The first thing to bear in mind is that the adjectives 'linearly dependent' and 'linearly independent' are used to describe SETS of vectors rather than vectors themselves. Technically, it makes no sense to say 'this vector is linearly dependent' or 'this vector is linearly independent'. It is more correct to say 'this set of vectors is linearly dependent' or 'this set of vectors is linearly independent'.

In layman's terms, a set of vectors is said to be linearly dependent if there is some way of obtaining the zero vector by adding scalar multiples of the vectors in the set. In practice, obtaining the zero vector means forming a closed shape, or finding one's way back to where one started.

Consider now the example that you provided. In this case, we have a set consisting of two vectors: a = -3i - 5j and b = 6i + 10j. The first step is to visualise these vectors in your head. Recall that a vector is defined as a geometric object with a magnitude and a direction, so what you should be visualising in your head are two arrows. Now, ask yourself: is it possible form the zero vector by adding scalar multiples of a and b? The answer in this case is yes, as 2a + b = 0. Hence, the set of vectors is said to be linearly dependent.

[keltingmeith]

Thanks, that clears it up for me!
But im having troubles with this question, the set of vectors are linearly dependent but by working it out manually I keep getting x=y=0. Could you please show me how to do:
a= i - j + k
b = -2 + 2j +3k

In my book the first step is to convert the vectors in the form of: xa+yb = 0 and equate coefficients, so if you can, please do it that way so I can understand better. Thank you!

Probably because this set of vectors are linearly independent.
Y'see, using the equality xa+yb=0, then there must exist some m and n such that ma=nb - which means that one is a scalar multiple of the other.
HOWEVER, if you multiply by 2, only the k value matches up. If you multiply by -2, then the i and j match up, but not the k. So, they MUST be linearly independent.

(note: what I've done here is pretty hand-wavey and won't work for a university level mathematics course, but should be fine for VCE)

[keltingmeith]

Oh sorry I didnt see that, but could you show me how to do it by hand, without visualising it? Like for example, say the question asked you to prove or show that vector a and b are independent, could you show me how to do it please?

Do it as I did above.
The whole point of vectors is being able to visualise them - and there's nothing wrong with proving something with explanations. Maths isn't all equals signs and graphs.

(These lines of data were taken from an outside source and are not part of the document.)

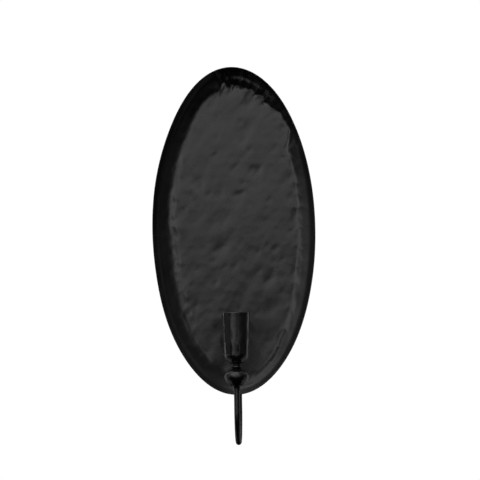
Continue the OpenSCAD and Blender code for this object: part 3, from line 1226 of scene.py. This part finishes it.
@dataclass
class CupScrew(Piece):
    """The socket-head screw on the floor of the cup."""

    finish: ZincPlate = ZincPlate()
    shank_r: float = 2.0
    length: float = 16.0
    tip_h: float = 0.6
    tip_play: float = 0.05
    # The thread's pitch, half its depth, its gap to the shank, its distances from the shank's
    # ends, and the plain shoulder above it
    thread_pitch: float = 0.7
    thread_deep: float = 0.11
    thread_play: float = 0.01
    thread_ends: Row = (0.7, 1.0)
    shoulder: float = 0.8
    head_r: float = 4.0
    head_h: float = 2.6
    edge: float = 0.6
    broken: float = 0.15
    key: float = 2.5
    key_deep: float = 1.3
    seat_z: float = -246.5
    steps: int = 96

    def build(self) -> bpy.types.Object:
        """The screw turned from its profile, with a six-sided socket sunk in its head.

        Formula: the socket's rings have radius half the key's width over the cosine of the
        angle from the nearest flat's middle.

        Returns:
            The screw, not yet dressed.
        """
        tip = [[self.shank_r - self.tip_h, -self.length],
               [self.shank_r - self.tip_play, -self.length + self.tip_h]]
        z = np.linspace(-self.length + self.thread_ends[0], -self.thread_ends[1], 160)
        wave = self.thread_deep * np.cos(2.0 * np.pi * z / self.thread_pitch)
        thread = pairs(self.shank_r - self.thread_deep - self.thread_play + wave, z)
        under = [[self.shank_r, -self.shoulder], [self.shank_r, 0.0],
                 [self.head_r - self.broken, 0.0], [self.head_r, self.broken]]
        top = (self.head_r - self.edge, self.head_h - self.edge)
        profile = np.concatenate([tip, thread, under, arc(top, self.edge, 0.0, 90.0, 8)])
        flat = np.mod(angles(self.steps), np.pi / 3.0) - np.pi / 6.0
        levels = [[self.broken, self.head_h], [0.0, self.head_h - self.broken],
                  [0.0, self.head_h - self.key_deep]]
        key = lathe(np.array(levels), self.steps, self.seat_z, growth=self.key / 2.0 / np.cos(flat))
        rings = np.concatenate([lathe(profile, self.steps, self.seat_z), key])
        return make_object("socket_head_screw", closed_tube(rings))


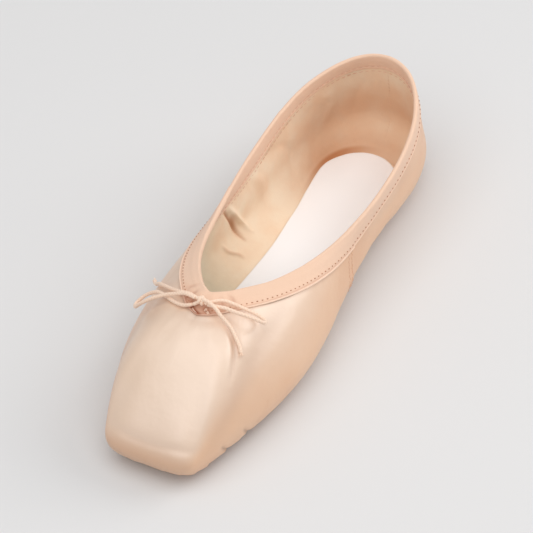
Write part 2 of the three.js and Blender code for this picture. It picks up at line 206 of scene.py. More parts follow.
def ribLines(place):
    side, at = unwrap(place)
    values = ribValues(at).T
    widestAt, half, _, _, foot, lift, rimAt, rim, rimUp, shoulder, shoulderUp, crest, crestUp = values
    peak = np.where(at < shoe["peakPlace"], shoe["throatHeight"], shoe["heelHeight"])
    widest = np.stack([side * half, seam["step"] + (heelBack - seam["step"]) * widestAt], -1)
    under = soleOutline(place)
    margin = soleOutline(place, shoe["marginLap"])
    turn = widest + (under - widest) * foot[:, None]
    collarLength = heelBack - shoe["throatFromToe"]
    collar = np.stack([side * rim, shoe["throatFromToe"] + rimAt * collarLength], -1)
    collarZ = shoe["sideHeight"] + rimUp * (peak - shoe["sideHeight"])
    girth = shoe["girthHeight"]

    def point(plan, z):
        return np.stack([plan[:, 0], plan[:, 1] - shoe["length"] / 2, z + 0 * plan[:, 0]], -1)

    def toCollar(share, up):
        return point(widest + (collar - widest) * share[:, None], girth + up * (collarZ - girth))

    return np.stack([
        point(margin, soleTop + soleRise(margin[:, 1])),
        point(under, soleTop + soleRise(under[:, 1])),
        point(turn, soleTop + soleRise(turn[:, 1]) + lift),
        point(widest, girth),
        toCollar(shoulder, shoulderUp),
        toCollar(crest, crestUp),
        point(collar, collarZ),
    ], 1)


def softenRound(values, sigma):  # blurs round the shoe, by a number of rows
    waves = np.fft.rfftfreq(len(values)) * sigma
    blur = np.exp(-2 * (math.pi * waves) ** 2).reshape((-1,) + (1,) * (values.ndim - 1))
    return np.fft.irfft(np.fft.rfft(values, axis=0) * blur, len(values), axis=0)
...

All you have to do is show that no p, q or r exists such that pa+qb+rc=0 - whether you do that by explanation or some weird algebra is irrelevant.

[brightsky]

From the definition of linear dependence, the vectors a and b are linearly dependent if and only if xa + yb = 0, where x and y are scalars not all 0. This means that if there exists scalars x and y not all 0 such that the equation above is satisfied, then the set of vectors consisting of a and b is linearly dependent. Let's see whether such scalars do indeed exist...

First, assume that there does exist such scalars. Then:

xa + yb = 0
x(i - j + 3/2 k) + y(-2i + 2j + 3k) = 0
2xi - 2xj + 3/2x k - 2yi + 2yj + 3yk = 0
(2x - 2y) i + (2y - 2x) j + (3/2x + 3y)k = 0

As the textbook says, the next step is to equate coefficients. However, what many textbooks fail to explain is why it is legitimate in this case to simply equate coefficients to determine solutions for x and y. Normally, equating coefficients gives you only one of many solutions. However, in this case, equating coefficients gives you all the solutions. The reason is a little complicated, but worth getting your head around. Suppose you had a box containing three vectors that have an i, j and k component and there was no possible way in which you could form the zero vector by adding scalar multiples of the three vectors in the box. By definition, we say that the set of three vectors is linearly independent. Believe it or not, just by adding scalar multiples of the three vectors in the box, we can form every single vector in R^3. Another way of saying this is that every vector in R^3 can be represented as a linear combination of the three vectors in the box. But that's not all! Since the three vectors form a linearly independent set of vectors, we can go one step further and say that every vector in R^3 can be represented UNIQUELY as a linear combination of the three vectors in the box, a result which can be readily proven using proof by contradiction. This is significant. This means that if I wanted to write i + 2j - 3k as a linear combination of the three vectors in the box, there is only ONE way that I can do so. The implication of this is precisely that, for a linearly independent set of vectors, we CAN equate coefficients without losing any solutions (since there is always only ONE way of representing a particular vector in R^3 as a linear combination of the vectors in the set). Note in our case that the standard basis vectors i, j and k are linearly independent. Hence, we can legitimately equate coefficients...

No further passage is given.